Exercise directions: Copy each line below without leaving any out.

Source data:

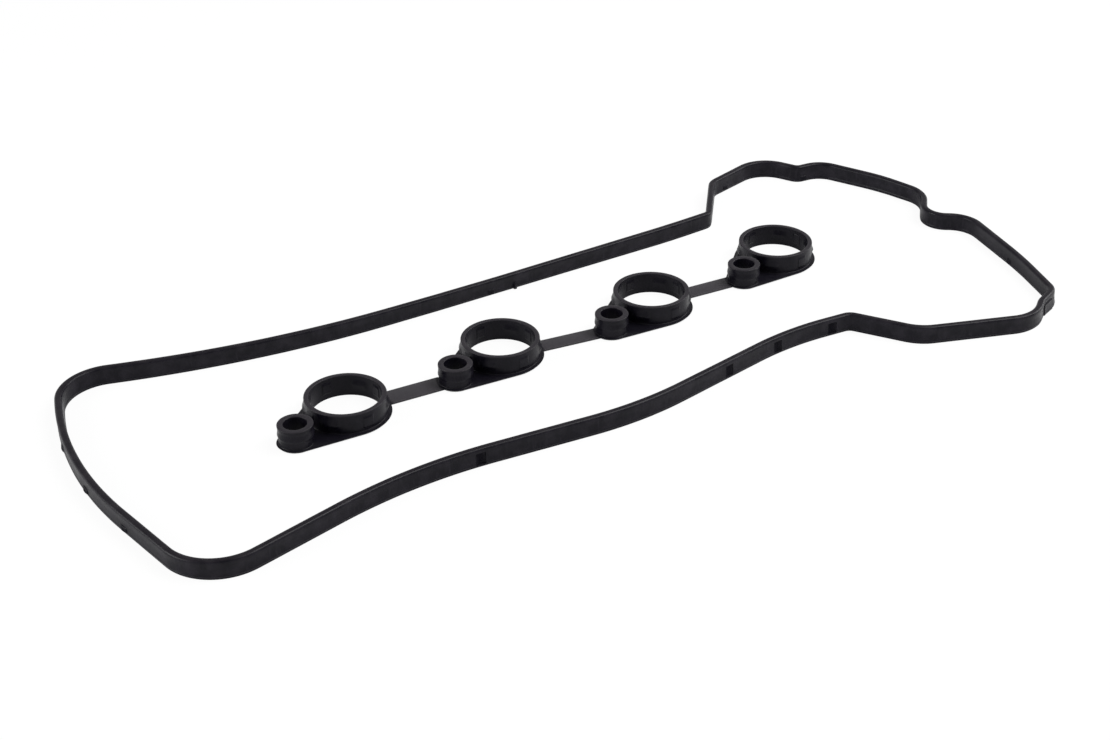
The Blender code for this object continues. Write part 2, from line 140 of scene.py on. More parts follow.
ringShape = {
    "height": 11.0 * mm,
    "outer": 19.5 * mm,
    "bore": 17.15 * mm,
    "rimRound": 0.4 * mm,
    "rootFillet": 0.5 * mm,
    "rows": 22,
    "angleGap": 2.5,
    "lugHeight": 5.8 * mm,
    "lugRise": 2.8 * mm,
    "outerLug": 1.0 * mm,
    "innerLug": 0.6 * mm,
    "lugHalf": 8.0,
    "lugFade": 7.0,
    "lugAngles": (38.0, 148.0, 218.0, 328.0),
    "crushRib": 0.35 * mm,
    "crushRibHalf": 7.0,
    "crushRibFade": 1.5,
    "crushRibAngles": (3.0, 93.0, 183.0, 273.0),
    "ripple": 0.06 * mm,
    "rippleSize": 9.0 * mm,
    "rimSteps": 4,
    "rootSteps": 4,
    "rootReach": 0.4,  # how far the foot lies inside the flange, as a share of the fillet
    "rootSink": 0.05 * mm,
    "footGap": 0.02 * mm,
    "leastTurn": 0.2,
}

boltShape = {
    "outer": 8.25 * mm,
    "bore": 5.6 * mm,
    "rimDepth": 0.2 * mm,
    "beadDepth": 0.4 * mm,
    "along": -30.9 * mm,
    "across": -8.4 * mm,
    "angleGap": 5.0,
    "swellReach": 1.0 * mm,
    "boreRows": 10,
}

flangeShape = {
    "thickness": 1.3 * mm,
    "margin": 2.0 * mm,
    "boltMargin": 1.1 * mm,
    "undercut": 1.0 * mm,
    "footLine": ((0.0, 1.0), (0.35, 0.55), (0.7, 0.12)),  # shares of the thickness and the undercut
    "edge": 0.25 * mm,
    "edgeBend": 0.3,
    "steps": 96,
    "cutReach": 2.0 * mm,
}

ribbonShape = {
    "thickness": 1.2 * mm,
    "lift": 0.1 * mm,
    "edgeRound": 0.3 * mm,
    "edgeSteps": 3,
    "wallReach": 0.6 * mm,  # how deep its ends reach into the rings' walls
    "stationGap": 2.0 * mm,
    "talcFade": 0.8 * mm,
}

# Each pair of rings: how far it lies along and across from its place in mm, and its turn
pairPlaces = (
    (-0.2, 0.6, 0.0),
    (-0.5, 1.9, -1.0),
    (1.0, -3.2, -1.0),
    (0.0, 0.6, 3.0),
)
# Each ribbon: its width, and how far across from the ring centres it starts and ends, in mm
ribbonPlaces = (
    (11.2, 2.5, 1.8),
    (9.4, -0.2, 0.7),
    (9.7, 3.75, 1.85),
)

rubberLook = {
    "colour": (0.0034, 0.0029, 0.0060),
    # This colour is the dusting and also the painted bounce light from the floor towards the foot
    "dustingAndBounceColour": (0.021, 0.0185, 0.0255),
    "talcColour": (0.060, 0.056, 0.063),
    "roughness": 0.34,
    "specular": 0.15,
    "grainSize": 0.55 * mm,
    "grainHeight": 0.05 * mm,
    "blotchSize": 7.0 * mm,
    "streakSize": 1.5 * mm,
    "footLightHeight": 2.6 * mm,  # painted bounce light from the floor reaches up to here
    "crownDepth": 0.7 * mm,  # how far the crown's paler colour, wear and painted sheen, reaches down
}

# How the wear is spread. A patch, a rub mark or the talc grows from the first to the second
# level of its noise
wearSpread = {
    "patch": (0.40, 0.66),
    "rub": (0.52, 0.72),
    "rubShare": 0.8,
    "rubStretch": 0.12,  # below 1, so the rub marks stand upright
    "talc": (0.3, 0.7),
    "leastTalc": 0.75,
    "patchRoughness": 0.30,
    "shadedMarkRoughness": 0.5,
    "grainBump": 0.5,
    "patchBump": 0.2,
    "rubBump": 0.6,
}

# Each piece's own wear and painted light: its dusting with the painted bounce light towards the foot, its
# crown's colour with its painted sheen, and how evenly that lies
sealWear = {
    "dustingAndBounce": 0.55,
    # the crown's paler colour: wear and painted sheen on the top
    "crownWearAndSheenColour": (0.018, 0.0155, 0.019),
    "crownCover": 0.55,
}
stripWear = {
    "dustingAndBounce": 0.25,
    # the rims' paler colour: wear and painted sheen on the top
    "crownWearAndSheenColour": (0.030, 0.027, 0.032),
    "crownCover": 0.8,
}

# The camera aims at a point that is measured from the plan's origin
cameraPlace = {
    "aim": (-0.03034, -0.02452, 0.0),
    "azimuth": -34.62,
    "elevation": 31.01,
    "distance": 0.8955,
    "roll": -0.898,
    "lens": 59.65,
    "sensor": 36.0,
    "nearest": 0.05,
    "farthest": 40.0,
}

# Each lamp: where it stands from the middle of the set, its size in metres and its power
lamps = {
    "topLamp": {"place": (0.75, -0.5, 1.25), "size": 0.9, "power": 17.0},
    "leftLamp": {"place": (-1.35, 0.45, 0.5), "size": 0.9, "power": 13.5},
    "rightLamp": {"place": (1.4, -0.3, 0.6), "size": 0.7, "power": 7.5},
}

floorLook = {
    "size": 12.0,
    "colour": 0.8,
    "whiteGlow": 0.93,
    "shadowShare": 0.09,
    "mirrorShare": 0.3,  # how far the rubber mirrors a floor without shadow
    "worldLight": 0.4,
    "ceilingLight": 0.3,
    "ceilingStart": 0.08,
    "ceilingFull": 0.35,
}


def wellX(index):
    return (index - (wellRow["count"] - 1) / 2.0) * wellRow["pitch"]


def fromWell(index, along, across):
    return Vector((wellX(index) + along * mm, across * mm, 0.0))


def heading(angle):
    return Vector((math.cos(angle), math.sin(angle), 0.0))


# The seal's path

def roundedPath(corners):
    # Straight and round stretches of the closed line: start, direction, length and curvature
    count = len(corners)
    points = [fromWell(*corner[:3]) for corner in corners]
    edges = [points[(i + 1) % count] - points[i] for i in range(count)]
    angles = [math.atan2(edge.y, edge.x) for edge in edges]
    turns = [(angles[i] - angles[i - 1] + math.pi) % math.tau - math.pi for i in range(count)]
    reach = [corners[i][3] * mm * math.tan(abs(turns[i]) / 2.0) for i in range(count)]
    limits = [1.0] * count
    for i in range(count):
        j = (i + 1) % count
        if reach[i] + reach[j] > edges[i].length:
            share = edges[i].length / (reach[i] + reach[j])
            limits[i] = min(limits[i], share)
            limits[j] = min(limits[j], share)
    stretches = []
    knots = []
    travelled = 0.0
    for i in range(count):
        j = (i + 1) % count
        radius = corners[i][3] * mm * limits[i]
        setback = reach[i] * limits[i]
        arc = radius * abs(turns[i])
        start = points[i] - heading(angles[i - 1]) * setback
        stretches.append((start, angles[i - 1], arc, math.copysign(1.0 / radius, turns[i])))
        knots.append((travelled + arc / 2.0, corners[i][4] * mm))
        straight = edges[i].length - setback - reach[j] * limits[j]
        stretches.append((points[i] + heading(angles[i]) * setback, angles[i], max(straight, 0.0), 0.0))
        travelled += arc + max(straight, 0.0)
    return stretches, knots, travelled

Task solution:
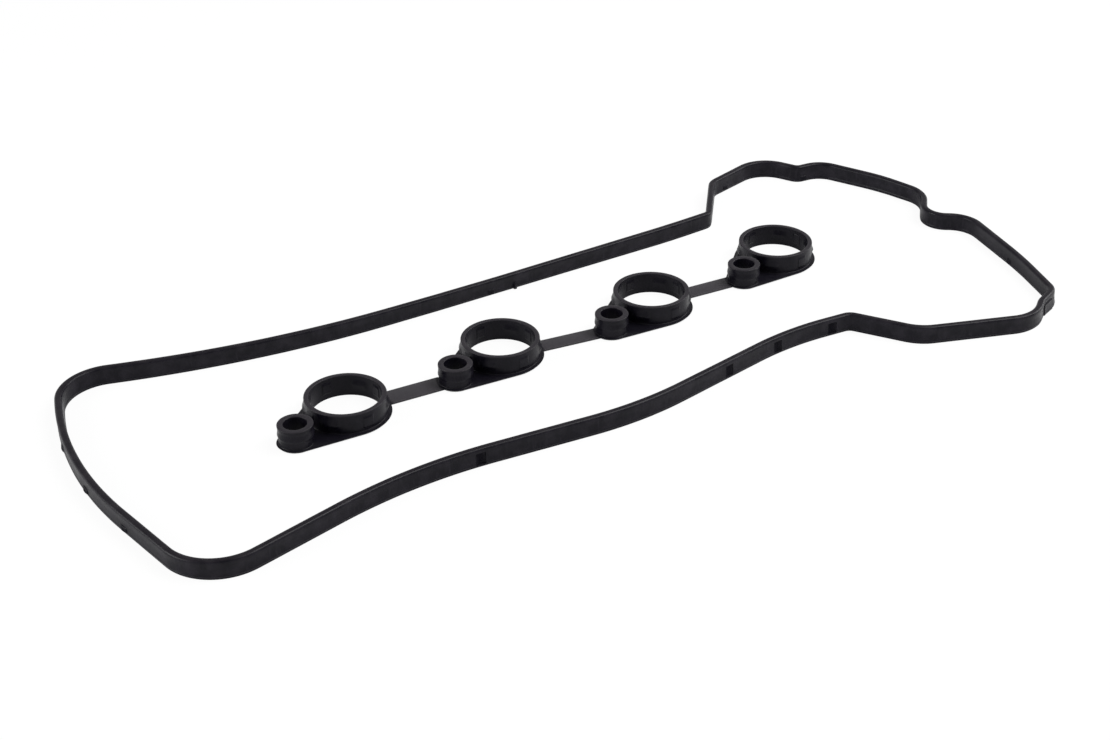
The Blender code for this object continues. Write part 2, from line 140 of scene.py on. More parts follow.
ringShape = {
    "height": 11.0 * mm,
    "outer": 19.5 * mm,
    "bore": 17.15 * mm,
    "rimRound": 0.4 * mm,
    "rootFillet": 0.5 * mm,
    "rows": 22,
    "angleGap": 2.5,
    "lugHeight": 5.8 * mm,
    "lugRise": 2.8 * mm,
    "outerLug": 1.0 * mm,
    "innerLug": 0.6 * mm,
    "lugHalf": 8.0,
    "lugFade": 7.0,
    "lugAngles": (38.0, 148.0, 218.0, 328.0),
    "crushRib": 0.35 * mm,
    "crushRibHalf": 7.0,
    "crushRibFade": 1.5,
    "crushRibAngles": (3.0, 93.0, 183.0, 273.0),
    "ripple": 0.06 * mm,
    "rippleSize": 9.0 * mm,
    "rimSteps": 4,
    "rootSteps": 4,
    "rootReach": 0.4,  # how far the foot lies inside the flange, as a share of the fillet
    "rootSink": 0.05 * mm,
    "footGap": 0.02 * mm,
    "leastTurn": 0.2,
}

boltShape = {
    "outer": 8.25 * mm,
    "bore": 5.6 * mm,
    "rimDepth": 0.2 * mm,
    "beadDepth": 0.4 * mm,
    "along": -30.9 * mm,
    "across": -8.4 * mm,
    "angleGap": 5.0,
    "swellReach": 1.0 * mm,
    "boreRows": 10,
}

flangeShape = {
    "thickness": 1.3 * mm,
    "margin": 2.0 * mm,
    "boltMargin": 1.1 * mm,
    "undercut": 1.0 * mm,
    "footLine": ((0.0, 1.0), (0.35, 0.55), (0.7, 0.12)),  # shares of the thickness and the undercut
    "edge": 0.25 * mm,
    "edgeBend": 0.3,
    "steps": 96,
    "cutReach": 2.0 * mm,
}

ribbonShape = {
    "thickness": 1.2 * mm,
    "lift": 0.1 * mm,
    "edgeRound": 0.3 * mm,
    "edgeSteps": 3,
    "wallReach": 0.6 * mm,  # how deep its ends reach into the rings' walls
    "stationGap": 2.0 * mm,
    "talcFade": 0.8 * mm,
}

# Each pair of rings: how far it lies along and across from its place in mm, and its turn
pairPlaces = (
    (-0.2, 0.6, 0.0),
    (-0.5, 1.9, -1.0),
    (1.0, -3.2, -1.0),
    (0.0, 0.6, 3.0),
)
# Each ribbon: its width, and how far across from the ring centres it starts and ends, in mm
ribbonPlaces = (
    (11.2, 2.5, 1.8),
    (9.4, -0.2, 0.7),
    (9.7, 3.75, 1.85),
)

rubberLook = {
    "colour": (0.0034, 0.0029, 0.0060),
    # This colour is the dusting and also the painted bounce light from the floor towards the foot
    "dustingAndBounceColour": (0.021, 0.0185, 0.0255),
    "talcColour": (0.060, 0.056, 0.063),
    "roughness": 0.34,
    "specular": 0.15,
    "grainSize": 0.55 * mm,
    "grainHeight": 0.05 * mm,
    "blotchSize": 7.0 * mm,
    "streakSize": 1.5 * mm,
    "footLightHeight": 2.6 * mm,  # painted bounce light from the floor reaches up to here
    "crownDepth": 0.7 * mm,  # how far the crown's paler colour, wear and painted sheen, reaches down
}

# How the wear is spread. A patch, a rub mark or the talc grows from the first to the second
# level of its noise
wearSpread = {
    "patch": (0.40, 0.66),
    "rub": (0.52, 0.72),
    "rubShare": 0.8,
    "rubStretch": 0.12,  # below 1, so the rub marks stand upright
    "talc": (0.3, 0.7),
    "leastTalc": 0.75,
    "patchRoughness": 0.30,
    "shadedMarkRoughness": 0.5,
    "grainBump": 0.5,
    "patchBump": 0.2,
    "rubBump": 0.6,
}

# Each piece's own wear and painted light: its dusting with the painted bounce light towards the foot, its
# crown's colour with its painted sheen, and how evenly that lies
sealWear = {
    "dustingAndBounce": 0.55,
    # the crown's paler colour: wear and painted sheen on the top
    "crownWearAndSheenColour": (0.018, 0.0155, 0.019),
    "crownCover": 0.55,
}
stripWear = {
    "dustingAndBounce": 0.25,
    # the rims' paler colour: wear and painted sheen on the top
    "crownWearAndSheenColour": (0.030, 0.027, 0.032),
    "crownCover": 0.8,
}

# The camera aims at a point that is measured from the plan's origin
cameraPlace = {
    "aim": (-0.03034, -0.02452, 0.0),
    "azimuth": -34.62,
    "elevation": 31.01,
    "distance": 0.8955,
    "roll": -0.898,
    "lens": 59.65,
    "sensor": 36.0,
    "nearest": 0.05,
    "farthest": 40.0,
}

# Each lamp: where it stands from the middle of the set, its size in metres and its power
lamps = {
    "topLamp": {"place": (0.75, -0.5, 1.25), "size": 0.9, "power": 17.0},
    "leftLamp": {"place": (-1.35, 0.45, 0.5), "size": 0.9, "power": 13.5},
    "rightLamp": {"place": (1.4, -0.3, 0.6), "size": 0.7, "power": 7.5},
}

floorLook = {
    "size": 12.0,
    "colour": 0.8,
    "whiteGlow": 0.93,
    "shadowShare": 0.09,
    "mirrorShare": 0.3,  # how far the rubber mirrors a floor without shadow
    "worldLight": 0.4,
    "ceilingLight": 0.3,
    "ceilingStart": 0.08,
    "ceilingFull": 0.35,
}


def wellX(index):
    return (index - (wellRow["count"] - 1) / 2.0) * wellRow["pitch"]


def fromWell(index, along, across):
    return Vector((wellX(index) + along * mm, across * mm, 0.0))


def heading(angle):
    return Vector((math.cos(angle), math.sin(angle), 0.0))


# The seal's path

def roundedPath(corners):
    # Straight and round stretches of the closed line: start, direction, length and curvature
    count = len(corners)
    points = [fromWell(*corner[:3]) for corner in corners]
    edges = [points[(i + 1) % count] - points[i] for i in range(count)]
    angles = [math.atan2(edge.y, edge.x) for edge in edges]
    turns = [(angles[i] - angles[i - 1] + math.pi) % math.tau - math.pi for i in range(count)]
    reach = [corners[i][3] * mm * math.tan(abs(turns[i]) / 2.0) for i in range(count)]
    limits = [1.0] * count
    for i in range(count):
        j = (i + 1) % count
        if reach[i] + reach[j] > edges[i].length:
            share = edges[i].length / (reach[i] + reach[j])
            limits[i] = min(limits[i], share)
            limits[j] = min(limits[j], share)
    stretches = []
    knots = []
    travelled = 0.0
    for i in range(count):
        j = (i + 1) % count
        radius = corners[i][3] * mm * limits[i]
        setback = reach[i] * limits[i]
        arc = radius * abs(turns[i])
        start = points[i] - heading(angles[i - 1]) * setback
        stretches.append((start, angles[i - 1], arc, math.copysign(1.0 / radius, turns[i])))
        knots.append((travelled + arc / 2.0, corners[i][4] * mm))
        straight = edges[i].length - setback - reach[j] * limits[j]
        stretches.append((points[i] + heading(angles[i]) * setback, angles[i], max(straight, 0.0), 0.0))
        travelled += arc + max(straight, 0.0)
    return stretches, knots, travelled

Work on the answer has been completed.